China’s Largest Online Book Retailer to Launch eReader App for iPad

Need a bit more evidence that the e-book download business is a whole lot different than the music download business? Then look no further than the Shanghai-based 99 Online Bookstore, which has just announced that it plans to make its own eReader app available for the Apple iPad and iPhone. Details are otherwise a bit light, but the app will allow iPad users to browse the bookstore’s library and purchase copyrighted e-books for just 60 percent of the cost of buying a printed version.

99 Online Bookstore is something like Amazon, and over the last seven years, 99 Online Bookstore has developed into south China’s largest online book retailer. There’s over 150,000 types of items available for sale on the online bookstore, and they cover almost any kinds of books you are looking for in China.

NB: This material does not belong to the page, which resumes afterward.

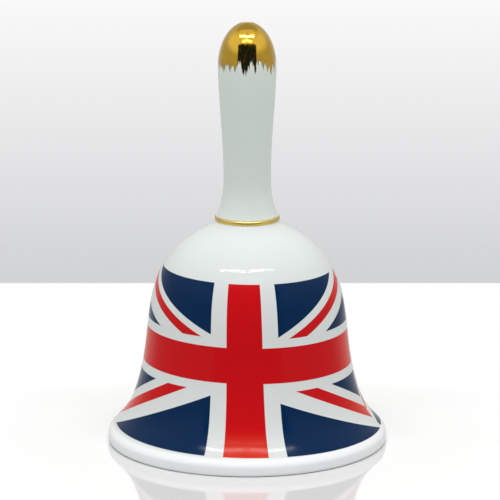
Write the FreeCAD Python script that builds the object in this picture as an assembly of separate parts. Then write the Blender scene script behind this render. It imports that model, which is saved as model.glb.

The homepage of 99 Online Bookstore

Today, Shanghai 99 Readers’ Culture Co., Ltd., the owner of the store, plans to sell an e-reader application through Apple’s App Store by the end of this year in an effort to capitalize on the increasing popularity of tablet computers and mobile devices. Here’s what Huang Yuhai, the company’s president, said,

“The Internet is an infinite bookshelf.”

He is right. Ever since Apple’s iPad is introduced to the world, the Internet offers numerous iPad download sites and when doing a quick search on Google, you will be confronted with tons of websites offering iPad novels, ebooks, apps, and comics. And perhaps the most incredible thing we are seeing is that the iPad has triggered a buying frenzy in China after debuting last April, with massive crowds of die-hard Apple fans lining up to purchase the iPad. The International Data Corporation, a market analyst, has estimated that China will purchase more than 2.5 million tablet computers in 2011, quadrupling the number bought in 2010.

What’s more, according to a survey on reading habits conducted by the Chinese Academy of Press and Publications last year, 3.9 percent of the survey’s 19,418 respondents said they read books via mobile devices, three times the number reported in a similar survey conducted in 2009.

Traditional publishing houses in China are starting to move forward, and launching e-books for tablet computers and mobile devices could be a breakthrough for them. Looking at 99 Online Bookstore’s plan, we’re pretty sure the Chinese book publishers will adapt to the rising popularity of e-books.